North America has been impacted by labour issues, with high levels of wage inflation and driver shortages reflected in the 17% decrease in Underlying Operating Profit of $84.7m. Wage inflation has been successfully recovered on 40% of our contracts, which reflects the usual renegotiation on expiry and unprecedented out of cycle increases. As the remainder of contracts come up for renewal over the next two school years, we expect to see further recovery of costs. Driver shortages have also impacted the number of billable routes, with a timing-related gap between driver additions and routes being reinstated (as discussed further in the North America review starting on page 10) and which we expect to continue to close over the remainder of the 2022/23 school year, with a natural reset at the beginning of school year 2023/24.

The UK delivered a step up in Underlying Operating Profit of £48m year-on-year, reversing the losses in 2021. This performance is all the more pleasing in the context of the losses made in the first half of the year, as Omicron weighed on performance in the first quarter. The strong rebound in passenger demand in our scheduled Coach business is the key driver for this significantly improved performance, combined with strong yield management, with yields up 27% year-on-year and (15% ahead of pre-pandemic levels), and passengers up to 151% on prior year.


Germany grew its operating profit to £17.6m (up £12.6m on prior year) as a result of the RRX Lot 1 emergency award, and the associated operating synergies arising from achieving significantly larger scale.

As we look into 2023, there remain significant head winds in respect of cost inflation and driver shortages, but we have taken action to address these, and we have further plans in place for the year ahead. In particular, in North America, we have taken steps to boost recruitment, increase retention, and reinstate routes in our US School Bus business to address the challenges we experienced in 2022.

We continue to actively manage the challenges of cost inflation across the Group. Fuel costs are 100% hedged for 2023, and 56% for 2024. 85% of our contracted businesses benefit from high or medium level of protection against inflation, containing either annual fixed price or inflation-linked price increases, and in some cases a direct pass through of cost. However, in some cases there remains a lag in the timing of costs arising and the business driving associated price increases through contract renewals, contract indexation provisions and renegotiations.

On a statutory basis, the Group made a loss before tax of £210m, after £356m of separately disclosed items, which principally include; £261m in respect of a non-cash impairment of goodwill in ALSA as described above; £37.2m of amortisation of intangibles (consistent with previous years); and £31.4m of onerous contract charges and impairments directly attributable to post-covid market wide issues of driver shortages.


I am pleased with the significant progress we made in 2022, which saw strong growth in passenger volumes resulting in a 29% increase in Group revenue; the doubling of revenue in our UK coach business and ALSA’s revenue exceeding €1bn for the first time.
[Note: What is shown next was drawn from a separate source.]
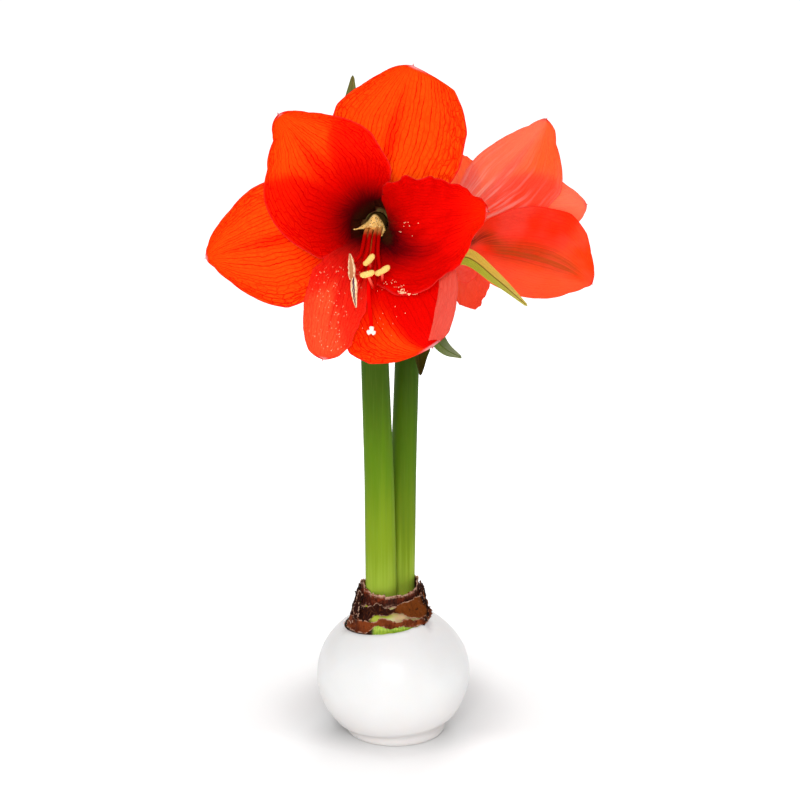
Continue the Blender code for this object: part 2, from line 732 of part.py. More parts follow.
def tepal_surface(flower, tepal, shares, steps):
    """Middle surface of a tepal as a grid, its rough normals, and its tip."""
    share = np.repeat(shares, len(steps))
    t = np.tile(steps, len(shares))
    along = share * tepal.length
    widths = np.where(t >= 0, half_width(tepal, share, True), half_width(tepal, share, False))
    across = t * widths
    forward = 1.0 if tepal.inner else -1.0
    wave = np.sin(2 * math.pi * tepal.waves * share + np.where(t >= 0, 0.0, 1.9) + tepal.azimuth)
    margin = np.abs(t) ** 3 * smooth((share - 0.35) / 0.4)
    rib = np.exp(-(across / 0.003) ** 2) * smooth(share / 0.2)
    height = forward * (LAYER + tepal.ruffle * (1 + wave) * margin) - 0.0005 * rib
    height = height + tepal.lift * smooth(along / 0.020)
    if tepal.roll:
        across, height = rolled(across, height, widths, share, tepal.roll)
    points, normals = flower.blade(tepal, along, across, height)
    end = np.array([tepal.length + MUCRO])
    level = np.array([forward * LAYER + tepal.lift])
    tip, tip_normal = flower.blade(tepal, end, np.zeros(1), level)
    size = (len(shares), len(steps), 3)
    return points.reshape(size), normals.reshape(size), tip[0], tip_normal[0]


def make_tepal(flower, tepal):
    """A tepal from just off the tube's rim to its tip, closer rows towards the tip."""
    shares = 1 - (1 - np.linspace(0, 0.97, 10)) ** 1.3
    layer = -LAYER if tepal.inner else LAYER
    start = CLEARANCE + (layer + BLADE_THICKNESS / 2) * math.sin(MOUTH_ANGLE)
    shares = shares + start / tepal.length * (1 - shares)
    steps = np.array((-1.0, -0.85, -0.55, -0.25, 0.0, 0.25, 0.55, 0.85, 1.0))
    points, towards, tip, tip_normal = tepal_surface(flower, tepal, shares, steps)
    normals = flower.turned(grid_normals(points, towards))
    name = f"tepal_{flower.name}_{tepal.name}"
    tip, tip_normal = flower.world(tip), flower.turned(tip_normal)
    return sheet(name, flower.world(points), normals, tip, tip_normal, BLADE_THICKNESS, "tepal")


def make_tube(flower):
    """The perianth tube: a short funnel whose rim carries the six tepals."""
    profile = (
        (0.0050, -TUBE_LENGTH),
        (0.0058, -TUBE_LENGTH + 0.0010),
        (0.0072, -0.4 * TUBE_LENGTH),
        (0.0096, -0.0005),
        (0.0098, 0.0),
        (0.0063, 0.0),
        (0.0056, -0.3 * TUBE_LENGTH),
        (0.0045, -TUBE_LENGTH + 0.0020),
    )
    rings = []
    for radius, height in profile:
        ring = []
        for k in range(TUBE_SIDES):
            angle = 2 * math.pi * k / TUBE_SIDES
            ring.append(flower.world((radius * math.cos(angle), radius * math.sin(angle), height)))
        rings.append(ring)
    return loft("perianth_tube_" + flower.name, rings, "tube")


def make_pedicel(flower, umbel):
    """The flower's own stalk, bending over into the three-ribbed ovary below the tube."""
    foot = np.array(umbel) + np.array((0, 0, CLEARANCE))
    ovary = flower.world((0, 0, -TUBE_LENGTH - OVARY_LENGTH))
    end = flower.world((0, 0, -TUBE_LENGTH - CLEARANCE))
    reach = 0.45 * np.linalg.norm(ovary - foot)
    upwards, backwards = foot + np.array((0, 0, reach)), ovary - flower.out * reach
    line = []
    radii = [0.0046, 0.0042, 0.0042, 0.0042, 0.0042, 0.0042, 0.0047]
    for k in range(len(radii)):
        t = k / (len(radii) + 1)
        start = (1 - t) ** 3 * foot + 3 * (1 - t) ** 2 * t * upwards
        line.append(start + 3 * (1 - t) * t ** 2 * backwards + t ** 3 * ovary)
    for share, radius in ((0.1, 0.0058), (0.4, 0.0067), (0.8, 0.0062), (1.0, 0.0050)):
        line.append(ovary + (end - ovary) * share)
        radii.append(radius)
    rings = tube_rings(line, radii, 15, lobes=0.04)
    rings[0] = [np.array((x, y, foot[2])) for x, y, _ in rings[0]]
    return loft("pedicel_" + flower.name, rings, "scape")


def make_corona(flower, mirror):
    """The cream scales that arch over the stamens in the throat, in three pointed lobes."""
    rows, columns = 6, 11
    ring_radius, length, lobe_length = 0.0053, 0.0130, 0.0045
    end = spline(((-8.0, -4.6), (-3.2, -0.6), (1.6, 3.6), (5.6, -1.2), (8.8, -7.6)), columns) / 1000
    grid = np.zeros((rows, columns, 3))
    for i in range(rows):
        share = i / (rows - 1)
        opened = share ** 1.3
        for j in range(columns):
            t = j / (columns - 1)
            angle = math.radians(196 - 212 * t)
            start = ring_radius * np.array((math.cos(angle), math.sin(angle)))
            lobe = 0.5 + 0.5 * math.cos(4 * math.pi * t)
            x, y = start * (1 - opened) + end[j] * opened
            grid[i, j] = (mirror * x, y, 0.0008 + (length + lobe_length * lobe) * share)
    normals = flower.turned(grid_normals(grid, (0, 1, 0.2)))
    middle = flower.world(grid)
    crest = columns // 2
    tip = middle[-1, crest] + flower.out * 0.0008
    return sheet("corona_" + flower.name, middle, normals, tip, normals[-1, crest], BLADE_THICKNESS, "corona")


def anther_rings(centre, direction, length, half_width):
    """Rings of a small rod with rounded ends."""
    direction = unit(direction)
    line = [np.asarray(centre) + direction * length * s for s in (-0.5, -0.44, -0.2, 0.2, 0.44, 0.5)]
    return tube_rings(line, [half_width * r for r in (0.35, 0.8, 1.0, 1.0, 0.8, 0.35)], 6)


def strand(angle, offset, beyond, mirror, droop):
    """Points of a filament or style from the tube's floor, through the bundle, to its end."""
    angle = math.radians(angle)
    x, y = RING_RADIUS * math.cos(angle), RING_RADIUS * math.sin(angle)
    points = [(x, y, STRAND_START), (x, y, STRAND_START / 3)]
    for (centre_x, centre_y, z), spread in zip(BUNDLE, (1.0, 1.2)):
        points.append((centre_x + spread * offset[0], centre_y + spread * offset[1], z))
    points += list(beyond)
    return [(mirror * x, y * (droop if z > 20 else 1), z) for x, y, z in points]


def make_stamen(flower, number, mirror, droop):
    """A filament with its anther at the end."""
    angle, offset, bends, anther, direction, length, width = STAMENS[number]
    points = strand(angle, offset, bends + (anther,), mirror, droop)
    path = spline(np.array(points) / 1000, 13)
    radii = FILAMENT_RADIUS * np.interp(np.linspace(0, 1, 13), (0, 0.6, 1), (1.0, 0.9, 0.5))
    rings = [flower.world(ring) for ring in tube_rings(path, radii, 6)]
    filament = loft(f"stamen_{flower.name}_{number + 1}", rings, "stamen")
    direction = (mirror * direction[0], direction[1], direction[2])
    rings = anther_rings(np.array(points[-1]) / 1000, direction, length / 1000, width / 1000)
    fuse(filament, [loft("anther", [flower.world(ring) for ring in rings], "stamen")])
    return filament


def make_pistil(flower, mirror, droop):
    """The style with its three-lobed stigma."""
    offset, bends = STYLE
    path = spline(np.array(strand(270, offset, bends, mirror, droop)) / 1000, 17)
    rings = [flower.world(ring) for ring in tube_rings(path, [STYLE_RADIUS] * 17, 6)]
    style = loft("pistil_" + flower.name, rings, "pistil")
    lobes = []
    for k in range(3):
        angle = math.radians(90 + 120 * k)
        direction = (math.cos(angle), math.sin(angle), 0.25)
        rings = anther_rings(path[-1] + unit(direction) * 0.0016, direction, 0.0040, 0.0012)
        lobes.append(loft("lobe", [flower.world(ring) for ring in rings], "pistil"))
    fuse(style, lobes)
    return style


def make_flower(flower, umbel, mirror, droop):
    """All the pieces of one flower; mirror and droop vary the stamens between flowers."""
    make_pedicel(flower, umbel)
    make_tube(flower)
    for tepal in flower.tepals:
        make_tepal(flower, tepal)
    make_corona(flower, mirror)
    for number in range(len(STAMENS)):
        make_stamen(flower, number, mirror, droop)
    make_pistil(flower, mirror, droop)


def make_collar():
    """Three papery rings round the neck, each further in and up, and two torn strips on them."""
    front, front_right, right = math.radians(270), math.radians(283), math.radians(20)

    def lower_edge(angle):
        return 0.0738 + 0.0018 * near(angle, front, 0.6)

    def middle_edge(angle):
        return 0.0822 + 0.0018 * near(angle, front_right, 0.5)

    def rim(angle):
        return 0.0950 - 0.0016 * near(angle, front, 0.9) + 0.0026 * near(angle, right, 0.4)

    make_tunic("tunic_lower", lower_edge, lambda angle: 0.0806, 0.0, 0.0010, 0.0012, 11)
    make_tunic("tunic_middle", middle_edge, lambda angle: 0.0890, 0.0004, 0.0008, 0.0018, 23)
    make_tunic("tunic_inner", lambda angle: 0.0855, rim, -0.0016, 0.0006, 0.0022, 37)
    make_flap("tunic_flap_left", math.radians(216), 0.34, 0.0805, 0.0925, 0.0020, 5)
    make_flap("tunic_flap_right", math.radians(352), 0.26, 0.0785, 0.0925, 0.0019, 8)


def main():
    clear_scene()
    make_wax_coat()
    make_bulb()
    make_collar()
    make_scape("scape_left", SCAPE_LEFT)
    make_scape("scape_right", SCAPE_RIGHT)
    for name, shape in BRACTS.items():
        make_bract(name, *shape)
    front = Flower("front", FRONT_MOUTH, FRONT_FACING, FRONT_TEPALS)
    rear = Flower("rear", REAR_MOUTH, REAR_FACING, REAR_TEPALS)
    make_flower(front, SCAPE_LEFT[-1][0], mirror=1, droop=1.0)
    make_flower(rear, SCAPE_RIGHT[-1][0], mirror=-1, droop=0.75)


main()
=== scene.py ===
"""A waxed amaryllis in flower: a bulb dipped in white wax that stands on its own foot of wax,
with two flower stalks, four withered spathe bracts and two red flowers.

Metres, +Z up, the front towards -Y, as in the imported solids.
"""

import math
import random
from functools import cached_property

import bmesh
import bpy
import numpy as np
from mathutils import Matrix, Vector


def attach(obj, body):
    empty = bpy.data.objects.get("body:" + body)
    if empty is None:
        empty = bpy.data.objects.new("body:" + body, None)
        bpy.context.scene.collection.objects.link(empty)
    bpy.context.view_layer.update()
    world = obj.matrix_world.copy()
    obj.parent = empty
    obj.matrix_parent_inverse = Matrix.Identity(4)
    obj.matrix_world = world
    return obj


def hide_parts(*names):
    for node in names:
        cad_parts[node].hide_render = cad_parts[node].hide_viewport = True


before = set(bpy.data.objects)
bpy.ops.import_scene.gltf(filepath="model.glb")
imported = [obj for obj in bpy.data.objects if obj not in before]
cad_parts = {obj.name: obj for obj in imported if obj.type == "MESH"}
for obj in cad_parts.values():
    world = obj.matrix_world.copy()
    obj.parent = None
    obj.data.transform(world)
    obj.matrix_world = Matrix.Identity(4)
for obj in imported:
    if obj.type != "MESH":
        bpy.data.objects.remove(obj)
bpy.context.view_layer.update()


# Viewpoint, table and light. The camera stands a metre in front of the plant and a little above
# the flowers, and looks 13 degrees down over a plain white table. Big soft lamps in front and
# overhead shape the wax, and one behind the flowers shines through the petals.
class Shade:
    """A socket in the nodes of a finish. Arithmetic on it adds Math nodes."""

    def __init__(self, tree, socket=None):
        self.tree = tree
        self.socket = socket

    def make(self, kind, settings=None, sockets=None, output=0):
        """Adds a node of a kind, with its settings and the values or links of its sockets."""
        node = self.tree.nodes.new("ShaderNode" + kind)
        for key, value in (settings or {}).items():
            setattr(node, key, value)
        for key, value in (sockets or {}).items():
            self.fill(node.inputs[key], value)
        return Shade(self.tree, node.outputs[output])

    def fill(self, socket, value):
        """Links a socket to a Shade, or sets it to a plain value."""
        if isinstance(value, Shade):
            self.tree.links.new(value.socket, socket)
        else:
            socket.default_value = value

    def maths(self, operation, *others):
        """A Math node that starts from this value."""
        return self.make("Math", {"operation": operation}, dict(enumerate((self, *others))))

    def __add__(self, other):
        return self.maths("ADD", other)

    def __sub__(self, other):
        return self.maths("SUBTRACT", other)

    def __rsub__(self, other):
        return self.make("Math", {"operation": "SUBTRACT"}, {0: other, 1: self})

    def __mul__(self, other):
        return self.maths("MULTIPLY", other)

    __radd__ = __add__
    __rmul__ = __mul__

    def step(self, low, high):
        """Rises smoothly from 0 where the value is low to 1 where it is high."""
        ends = {"Value": self, "From Min": low, "From Max": high}
        return self.make("MapRange", {"interpolation_type": "SMOOTHSTEP"}, ends)

    def near(self, middle, width):
        """1 where the value is at the middle, falling to 0 a width away on both sides."""
        return 1 - (self - middle).maths("ABSOLUTE").step(0.0, width)

    def tint(self, first, second):
        """The first colour where the value is 0 and the second where it is 1."""
        sockets = {0: self}
        for key, colour in ((6, first), (7, second)):
            sockets[key] = colour if isinstance(colour, Shade) else (*colour, 1)
        return self.make("Mix", {"data_type": "RGBA"}, sockets, 2)

    def stretched(self, by):
        """The coordinates, each times a number."""
        return self.make("VectorMath", {"operation": "MULTIPLY"}, {0: self, 1: by})

    def distance(self, point):
        """How far the coordinates are from a point."""
        return self.make("VectorMath", {"operation": "DISTANCE"}, {0: self, 1: point}, 1)

    def clouds(self, scale, detail=2.0, roughness=0.5):
        """Soft noise between 0 and 1 over the coordinates."""
        sockets = {"Vector": self, "Scale": scale, "Detail": detail, "Roughness": roughness}
        return self.make("TexNoise", {}, sockets)

    def cells(self, scale, feature="F1"):
        """Distance from the middles of random cells, or from their borders."""
        return self.make("TexVoronoi", {"feature": feature}, {"Vector": self, "Scale": scale})

    def part(self, index):
        """One number of a vector."""
        return self.make("SeparateXYZ", {}, {0: self}, index)

    def relief(self, strength, depth):
        """The surface raised by the value, up to a depth in metres."""
        return self.make("Bump", {}, {"Height": self, "Strength": strength, "Distance": depth})


class Finish:
    """A Principled material that is fed by Shades."""

    def __init__(self, name, roughness, specular=0.5):
        self.material = bpy.data.materials.new(name)
        self.material.use_nodes = True
        self.nodes = Shade(self.material.node_tree)
        self.shader = self.material.node_tree.nodes["Principled BSDF"]
        self.set({"Roughness": roughness, "Specular IOR Level": specular})

    @cached_property
    def place(self):
        """The point in space, in metres."""
        return self.nodes.make("TexCoord", {}, {}, 3)

    @cached_property
    def leaf(self):
        """Three numbers that the piece carries at every point."""
        return self.nodes.make("Attribute", {"attribute_name": "leaf"}, {}, 1)

    def set(self, values):
        """Gives sockets of the shader plain values, or links them to what varies."""
        for name, value in values.items():
            self.nodes.fill(self.shader.inputs[name], value)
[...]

After a first quarter that was impacted by Omicron, the resilience and agility of our teams amid a uniquely challenging operating environment meant we saw momentum build across our businesses through the year, and continue into 2023.

Whilst the operating backdrop remains challenging, with inflationary pressures continuing in key markets, we expect to see that momentum continue, driven by growth in passenger numbers, mobilisation of new contracts, an ongoing recovery in US School Bus and the securing of rate increases during 2023 and 2024 allowing us to recover cost increases.

Our expectations for 2023 are unchanged, and we have clear and robust actions in place to mitigate macro-economic headwinds and to reduce costs if necessary. The continued and expanding demand for public transport over the coming years will bring growth opportunities. Our Evolve strategy positions us well to capitalise on those opportunities and make progress toward our long-term guidance to 2027 of achieving £1bn of incremental revenue, over £100m of additional EBIT and cumulative free cash flow of £1.25bn.